Would this hurt the waterfowl outfitters or are they already booked for 2003?


----------



## nodakoutdoors.com (Feb 27, 2002)

Do you know something I don't? Did they come out with new regs?


----------



## Matt Jones (Mar 6, 2002)

ND is in the central flyway...


----------



## Qwack (May 25, 2002)

Arkansas cut their mallard limit to 3 last season to get additional days. In addition to that, they have reportedly had a few "bad" seasons in a row. I haven't heard of any guides going out of business there. I would guess large numbers of NRs would continue to come to ND with 3 & 30--some of us won't take up golf no matter how bad the duck hunting gets.


----------



## Fetch (Mar 1, 2002)

How about one of each species per year :roll: I'd still go

But 1 per day, of each would be alot better  - I could live with that.

When is no longer worth it to the average shooter ???


----------



## gandergrinder (Mar 10, 2002)

You guys have to remember that bad in ND is still better than any where else in the majority of cases.


----------



## KEN W (Feb 22, 2002)

There probably would be a drop.I think some would go to Canada if their limit stays at 8 per day.They are recieving good rains up there,so they probably won't lower their limit.


----------



## prairie hunter (Mar 13, 2002)

Guess my feeling is a conservative bag limit will end the stampede to get into ND for "easy hunting and big bag limits".

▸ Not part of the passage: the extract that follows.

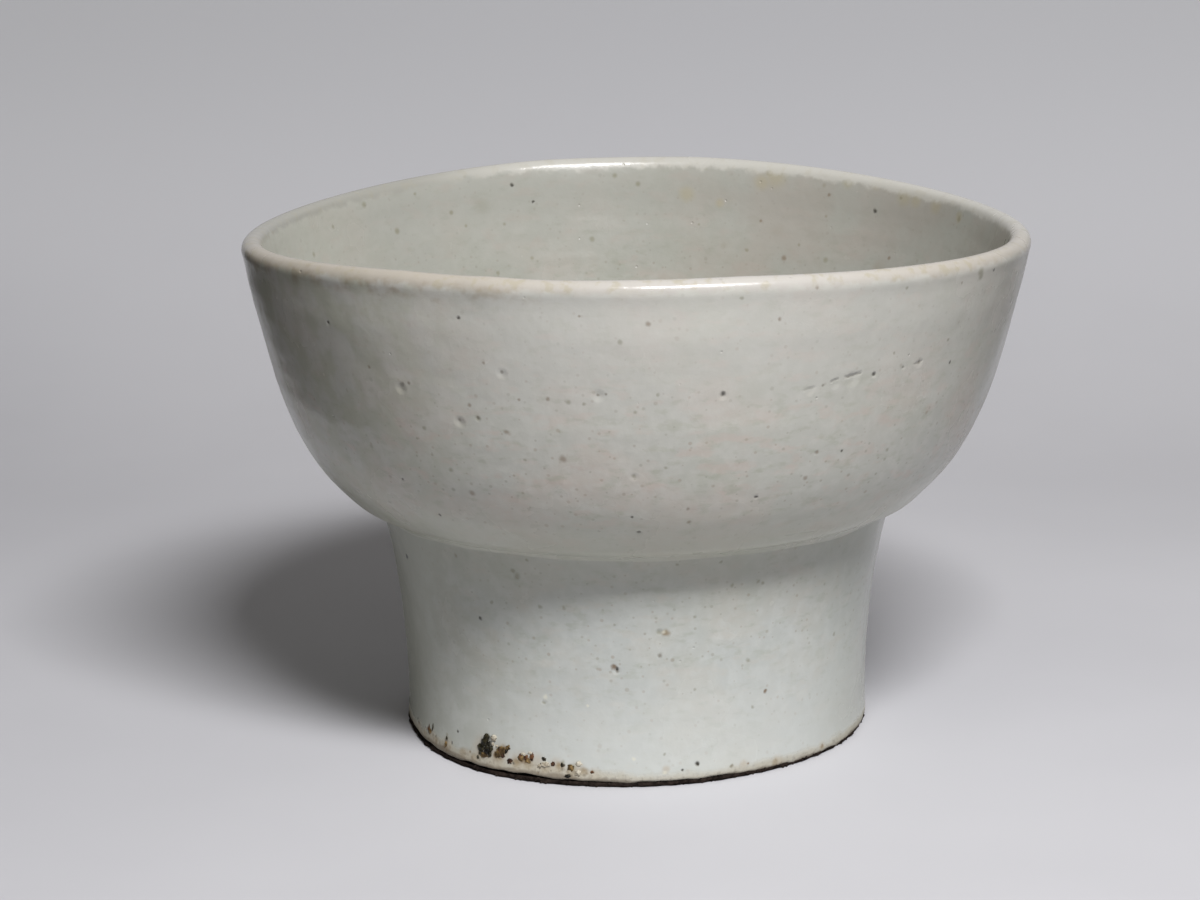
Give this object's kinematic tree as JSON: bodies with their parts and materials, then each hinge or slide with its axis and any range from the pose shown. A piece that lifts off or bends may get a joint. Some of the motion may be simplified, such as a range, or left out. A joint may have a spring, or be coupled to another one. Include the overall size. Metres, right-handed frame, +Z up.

While I realize you can not stock pile ducks, and liberal seasons are what they are ... I would still enjoy a 3 or 4 mallard / 4 duck limit.

The dedicated waterfowl hunter will remain, while the fly-by-night hunters will seek a new opp somewhere else.

The people who feel they must limit to be successful will reach that goal more often. For those that are beyond that level, should not matter what the bird limit is.

Your right Mr. Jones. So if a more conservative season is implemmented than it would be 40 or 45 days in the Central and 30 in MS? Every one east of the Pacific Flyway would get three ducks.

No Chris there is nothing yet. Looking at the new "DU" map - pretty dry except around the MB, SK, ND border area.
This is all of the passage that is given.